GOAL: Take the data below and extract the lines from the one with "const pomelo = new THREE.Group();" to the one with "before = set(bpy.data.objects)", inclusive, exactly as written.

DATASET EXTRACT:
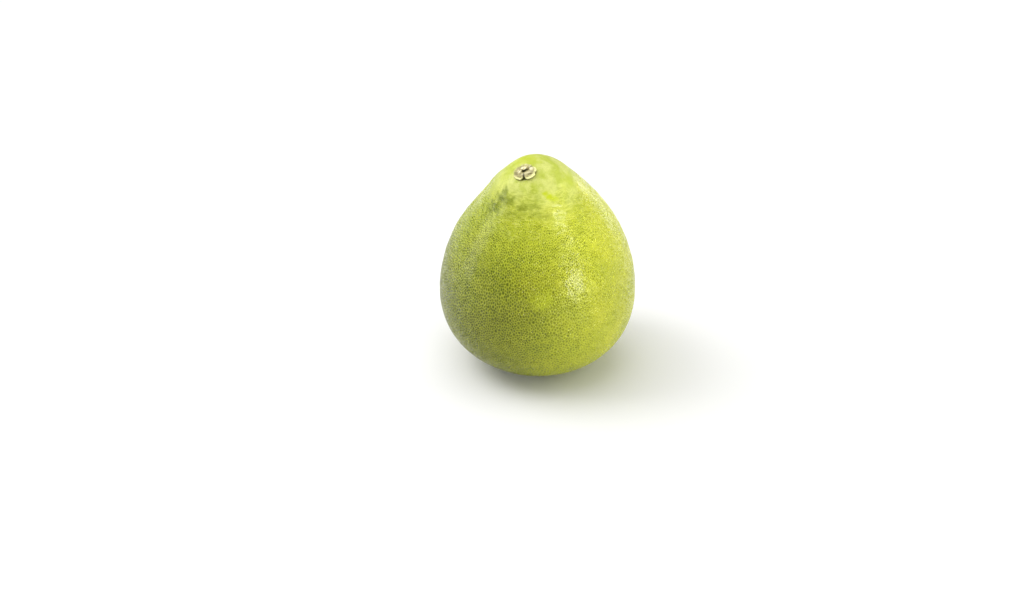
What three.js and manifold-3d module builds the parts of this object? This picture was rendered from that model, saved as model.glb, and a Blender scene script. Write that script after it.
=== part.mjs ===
// A whole pear-shaped pomelo standing on a small flat spot, with the woody calyx it hung from.
// Millimetres, +Z up, origin in the middle of the resting spot. The neck nods towards -Y.
import * as THREE from 'three';
import { mergeVertices } from 'three/addons/utils/BufferGeometryUtils.js';
import Module from 'manifold-3d';

const wasm = await Module();
wasm.setup();
const { degToRad, radToDeg, euclideanModulo, lerp, smoothstep } = THREE.MathUtils;

// Driving dimensions, in millimetres and degrees. The fruit is drawn along its own axis, from base
// to crown. A place on it is an azimuth, from +X towards +Y, and a polar angle up from the base.
const fruitWidth = 155;
const fruitLength = 187; // along the axis, before the neck bends
const pearTaper = [-0.39, -0.06, -0.32, 0.12, 0.45]; // girth against an ellipsoid's, by powers of height
const neckBend = { start: 0.5, forward: 8, left: 4 }; // it starts at this share of the length
const lean = { forward: 11, right: 1.5 }; // of the whole fruit, as it stands
const restingSpot = { x: 0.3, y: -1.5, flattened: 1.5 }; // where it touches down, off the fruit's axis

// Broad swellings and hollows make the fruit uneven, and small dents mark it. Spread is in degrees.
const swellings = [
  { name: 'left of the crown', azimuth: 137, polar: 153, spread: 9, rise: -0.7 },
  { name: 'left shoulder', azimuth: 147, polar: 132, spread: 8, rise: 1 },
  { name: 'below the left shoulder', azimuth: 165, polar: 119, spread: 10, rise: -1.7 },
  { name: 'left flank', azimuth: 161, polar: 100, spread: 12, rise: 0.5 },
  { name: 'front of the neck', azimuth: 262, polar: 140, spread: 12, rise: -0.6 },
  { name: 'right shoulder', azimuth: 320, polar: 128, spread: 16, rise: 0.5 },
  { name: 'back flank', azimuth: 75, polar: 82, spread: 30, rise: 1 },
  { name: 'back of the neck', azimuth: 98, polar: 126, spread: 18, rise: -1.2 },
  { name: 'lower shoulder dent', azimuth: 215, polar: 138.4, spread: 4.5, rise: -1.1 },
  { name: 'upper shoulder dent', azimuth: 231, polar: 151, spread: 4.5, rise: -0.9 },
  { name: 'seat of the calyx', azimuth: 222.5, polar: 170.6, spread: 10, rise: -0.6 },
  { name: 'scar of the blossom', azimuth: 0, polar: 0, spread: 3.5, rise: -1.6 },
];

// The rind's oil glands are pits in a raised net, larger than life, uneven, and fainter up the neck.
const pits = { rows: 13, depth: 0.6, neckDepth: 0.15, fullBelow: 118, faintAbove: 150, stray: 1.1, seed: 7 };

// The calyx is a disc of five uneven lobes round the stub of the stem, a gap clear of the rind.
const calyx = { azimuth: 222.5, polar: 170.6, width: 18.8, depth: 15, gap: 0.3, segments: 72 };
const notches = [
  { angle: -94, width: 11, depth: 0.48 },
  { angle: -12, width: 10, depth: 0.12 },
  { angle: 40, width: 7, depth: 0.3 },
  { angle: 114, width: 10, depth: 0.14 },
  { angle: 180, width: 9, depth: 0.2 },
];
const notchReach = 0.42; // the notches stop at this share of the radius
// The stub is an oval inside a share of the radius, set towards the back by another share.
const stemStub = { reach: 0.45, wider: 0.85, narrower: 0.6, back: 0.3 };
// Half of the calyx's section, from under its middle round the rim to the pith in the stub, as
// shares of the radius and heights above the rind.
const calyxSection = [
  [0, 0], [0.35, 0], [0.65, 0], [0.86, 0], [0.96, 0.4], [1, 1], [0.985, 1.6], [0.93, 2.05],
  [0.85, 2.2], [0.75, 2.05], [0.64, 1.95], [0.53, 1.85], [0.44, 1.5], [0.37, 1.4], [0.33, 2],
  [0.28, 2.9], [0.21, 3.15], [0.14, 2.9], [0.07, 2.1], [0, 1.9],
];

const xAxis = new THREE.Vector3(1, 0, 0);
const yAxis = new THREE.Vector3(0, 1, 0);
const bendHeight = fruitLength * neckBend.start;

// A unit vector from the fruit's middle towards a place on it.
function towards({ azimuth, polar }) {
  const across = Math.sin(degToRad(polar));
  const turn = degToRad(azimuth);
  return new THREE.Vector3(across * Math.cos(turn), across * Math.sin(turn), -Math.cos(degToRad(polar)));
}

// How far the girth departs from an ellipsoid's at a height from -1, the base, to 1, the crown.
function taperAt(height) {
  return pearTaper.reduce((sum, share, i) => sum + share * height ** (i + 1), 1);
}

const heights = Array.from({ length: 401 }, (_, i) => i / 200 - 1);
const widest = Math.max(...heights.map((h) => Math.sqrt(1 - h * h) * taperAt(h)));
const girthScale = fruitWidth / 2 / widest;
for (const swelling of swellings) swelling.direction = towards(swelling);

// Tips a point forward and to the left about the place where the neck bends.
function tip(point, forward, left) {
  return point.applyAxisAngle(xAxis, degToRad(forward)).applyAxisAngle(yAxis, -degToRad(left));
}

// The smooth rind in a direction from the fruit's middle: pear, swellings, bent neck and lean.
function rindPoint(direction) {
  const girth = girthScale * taperAt(direction.z);
  const height = (fruitLength * (1 + direction.z)) / 2 - bendHeight;
  const point = new THREE.Vector3(direction.x * girth, direction.y * girth, height);
  for (const swelling of swellings) {
    const away = radToDeg(direction.angleTo(swelling.direction)) / swelling.spread;
    point.addScaledVector(direction, swelling.rise * Math.exp(-away * away));
  }
  const bend = smoothstep(point.z, 0, fruitLength - bendHeight);
  tip(point, neckBend.forward * bend, neckBend.left * bend);
  return tip(point, lean.forward, -lean.right);
}

// The outward normal of the smooth rind in a direction.
function rindNormal(direction) {
  const step = 0.01;
  const beside = (tangent, reach) => rindPoint(direction.clone().addScaledVector(tangent, reach).normalize());
  const slope = (tangent) => beside(tangent, step).sub(beside(tangent, -step));
  const side = direction.clone().cross(Math.abs(direction.x) < 0.9 ? xAxis : yAxis).normalize();
  return slope(side).cross(slope(direction.clone().cross(side))).normalize();
}

// Keeps only the positions of a geometry and merges its shared vertices.
function weld(geometry) {
  geometry.deleteAttribute('normal');
  geometry.deleteAttribute('uv');
  return mergeVertices(geometry);
}

// Moves every vertex of a geometry to where a function of it and its number says.
function moveVertices(geometry, place) {
  const position = geometry.getAttribute('position');
  const vertex = new THREE.Vector3();
  for (let i = 0; i < position.count; i++) {
    vertex.fromBufferAttribute(position, i);
    position.setXYZ(i, ...place(vertex, i));
  }
  return geometry;
}

// A ball of even triangles, redrawn so that each of its vertices stands in a ring of new ones: a
// face's centre joins the centres of its neighbours. The old vertices come first, to be the pits.
function nettedBall(rows) {
  const ball = weld(new THREE.IcosahedronGeometry(1, rows));
  const corners = ball.index.array;
  const spots = ball.getAttribute('position');
  const positions = Array.from(spots.array);
  const faceBeside = new Map();
  const edgeKey = (from, to) => from * spots.count + to;
  for (let face = 0; face < corners.length / 3; face++) {
    const [a, b, c] = corners.slice(face * 3, face * 3 + 3);
    const centre = new THREE.Vector3();
    for (const corner of [a, b, c]) centre.add(new THREE.Vector3().fromBufferAttribute(spots, corner));
    positions.push(...centre.normalize());
    for (const [from, to] of [[a, b], [b, c], [c, a]]) faceBeside.set(edgeKey(from, to), face);
  }
  const triangles = [];
  for (const [key, face] of faceBeside) {
    const from = Math.floor(key / spots.count);
    const across = faceBeside.get(edgeKey(key % spots.count, from));
    triangles.push(from, spots.count + across, spots.count + face);
  }
  const net = new THREE.BufferGeometry();
  net.setAttribute('position', new THREE.Float32BufferAttribute(positions, 3));
  net.setIndex(triangles);
  return { net, pitCount: spots.count };
}

function toSolid(geometry) {
  const vertProperties = new Float32Array(geometry.getAttribute('position').array);
  const triVerts = new Uint32Array(geometry.index.array);
  return new wasm.Manifold(new wasm.Mesh({ numProp: 3, vertProperties, triVerts }));
}

function toGeometry(solid) {
  const { vertProperties, triVerts } = solid.getMesh();
  const geometry = new THREE.BufferGeometry();
  geometry.setAttribute('position', new THREE.BufferAttribute(vertProperties, 3));
  geometry.setIndex(new THREE.BufferAttribute(triVerts, 1));
  return geometry;
}

// Random numbers from 0 to 1 that come out the same each time.
function makeDraw(seed) {
  let state = seed;
  return () => {
    state = (Math.imul(state, 1664525) + 1013904223) >>> 0;
    return state / 2 ** 32;
  };
}

// The fruit, in one piece: the pitted rind, cut flat where it rests.
function fruitGeometry(net, pitCount, restHeight) {
  const draw = makeDraw(pits.seed);
  const stray = () => ((draw() * 2 - 1) * pits.stray) / (fruitWidth / 2);
  moveVertices(net, (vertex, i) => {
    const direction = new THREE.Vector3(stray(), stray(), stray()).add(vertex).normalize();
    if (i >= pitCount) return rindPoint(direction);
    const polar = radToDeg(Math.acos(-direction.z));
    const depth = lerp(pits.depth, pits.neckDepth, smoothstep(polar, pits.fullBelow, pits.faintAbove));
    return rindPoint(direction).addScaledVector(rindNormal(direction), -depth * (0.5 + draw()));
  });
  const ground = new THREE.BoxGeometry(fruitWidth, fruitWidth, fruitWidth);
  ground.translate(restingSpot.x, restingSpot.y, restHeight - fruitWidth / 2);
  return toGeometry(toSolid(net).subtract(toSolid(weld(ground))));
}

// The calyx, laid over the crown: a turned section, notched into lobes and bent to the rind.
function calyxGeometry() {
  const section = calyxSection.map(([share, height]) => new THREE.Vector2(share, height));
  const disc = new THREE.LatheGeometry(section, calyx.segments);
  disc.rotateX(Math.PI / 2);
  const middle = towards(calyx);
  const right = xAxis.clone().addScaledVector(middle, -xAxis.dot(middle)).normalize();
  const back = new THREE.Vector3().crossVectors(middle, right);
  const crownRadius = girthScale * taperAt(1);
  return moveVertices(weld(disc), ({ x, y, z }) => {
    const share = Math.hypot(x, y);
    const angle = radToDeg(Math.atan2(y, x));
    let cut = 0;
    for (const notch of notches) {
      const away = (euclideanModulo(angle - notch.angle + 180, 360) - 180) / notch.width;
      cut += notch.depth * Math.exp(-away * away) * smoothstep(share, notchReach, 1);
    }
    const oval = 1 - smoothstep(share, stemStub.reach - 0.1, stemStub.reach + 0.15);
    const aside = (x * (1 - cut) * lerp(1, stemStub.wider, oval) * calyx.width) / 2;
    const backShare = y * (1 - cut) * lerp(1, stemStub.narrower, oval) + stemStub.back * oval;
    const behind = (backShare * calyx.depth) / 2;
    const direction = middle.clone().addScaledVector(right, aside / crownRadius)
      .addScaledVector(back, behind / crownRadius).normalize();
    return rindPoint(direction).addScaledVector(rindNormal(direction), calyx.gap + z * (1 - cut));
  });
}

function makeMesh(name, geometry, material) {
  geometry.computeVertexNormals();
  const mesh = new THREE.Mesh(geometry, material);
  mesh.name = name;
  return mesh;
}

const rindMaterial = new THREE.MeshStandardMaterial({ color: 0xb4bf48, roughness: 0.42, metalness: 0 });
const calyxMaterial = new THREE.MeshStandardMaterial({ color: 0xc9c47f, roughness: 0.75, metalness: 0 });

const { net, pitCount } = nettedBall(pits.rows);
const smoothRind = moveVertices(net.clone(), rindPoint);
smoothRind.computeBoundingBox();
const restHeight = smoothRind.boundingBox.min.z + restingSpot.flattened;

const pomelo = new THREE.Group();
pomelo.add(makeMesh('fruit', fruitGeometry(net, pitCount, restHeight), rindMaterial));
pomelo.add(makeMesh('calyx', calyxGeometry(), calyxMaterial));
pomelo.position.set(-restingSpot.x, -restingSpot.y, -restHeight);

export default pomelo;
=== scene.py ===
import math
import random

import bmesh
import bpy
from mathutils import Matrix, Vector, noise


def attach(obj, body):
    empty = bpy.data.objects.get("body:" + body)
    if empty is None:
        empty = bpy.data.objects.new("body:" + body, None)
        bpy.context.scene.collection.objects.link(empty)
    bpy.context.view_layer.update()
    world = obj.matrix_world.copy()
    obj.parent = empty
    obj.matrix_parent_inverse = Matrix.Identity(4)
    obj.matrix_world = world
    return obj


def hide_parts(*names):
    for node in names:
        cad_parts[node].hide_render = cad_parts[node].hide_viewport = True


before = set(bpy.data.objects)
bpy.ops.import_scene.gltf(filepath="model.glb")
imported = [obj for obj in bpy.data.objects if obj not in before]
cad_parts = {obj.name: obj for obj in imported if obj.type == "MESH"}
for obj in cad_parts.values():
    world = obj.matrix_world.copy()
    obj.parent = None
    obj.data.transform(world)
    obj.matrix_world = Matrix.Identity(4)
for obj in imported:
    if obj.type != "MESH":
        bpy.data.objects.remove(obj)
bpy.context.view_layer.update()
mm = 0.001  # lengths below are in millimetres, angles in degrees
print("frame loaded, nodes:", sorted(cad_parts))

# Camera: it stands a metre off and looks 27 degrees down, as in the photograph.
view = {
    "distance": 1000,
    "elevation": 27,
    "lens": 45.15,
    "imageSize": (1024, 614),
    "sensor": 36,
    "fruitMiddle": (0, 0, 94),  # this point of the fruit ...
    "middlePixel": (538.5, 253),  # ... shows at this pixel
}


def makeCamera():
    tilt = math.radians(view["elevation"])
    middle = Vector(view["fruitMiddle"]) * mm
    away = Vector((0, -math.cos(tilt), math.sin(tilt)))
    across = Vector((1, 0, 0))
    upward = across.cross(-away)
    focal = view["lens"] / view["sensor"] * view["imageSize"][0]
    right = (view["middlePixel"][0] - view["imageSize"][0] / 2) / focal
    down = (view["middlePixel"][1] - view["imageSize"][1] / 2) / focal
    reach = view["distance"] * mm
    aim = middle - across * right * reach + upward * down * reach  # what the image centre shows
    data = bpy.data.cameras.new("camera")
    data.lens = view["lens"]
    data.sensor_width = view["sensor"]
    data.clip_start = 0.01
    camera = bpy.data.objects.new("camera", data)
    camera.location = middle + away * reach
    camera.rotation_euler = (aim - camera.location).to_track_quat("-Z", "Y").to_euler()
    bpy.context.collection.objects.link(camera)
    bpy.context.scene.camera = camera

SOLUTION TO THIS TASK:
const pomelo = new THREE.Group();
pomelo.add(makeMesh('fruit', fruitGeometry(net, pitCount, restHeight), rindMaterial));
pomelo.add(makeMesh('calyx', calyxGeometry(), calyxMaterial));
pomelo.position.set(-restingSpot.x, -restingSpot.y, -restHeight);

export default pomelo;
=== scene.py ===
import math
import random

import bmesh
import bpy
from mathutils import Matrix, Vector, noise


def attach(obj, body):
    empty = bpy.data.objects.get("body:" + body)
    if empty is None:
        empty = bpy.data.objects.new("body:" + body, None)
        bpy.context.scene.collection.objects.link(empty)
    bpy.context.view_layer.update()
    world = obj.matrix_world.copy()
    obj.parent = empty
    obj.matrix_parent_inverse = Matrix.Identity(4)
    obj.matrix_world = world
    return obj


def hide_parts(*names):
    for node in names:
        cad_parts[node].hide_render = cad_parts[node].hide_viewport = True


before = set(bpy.data.objects)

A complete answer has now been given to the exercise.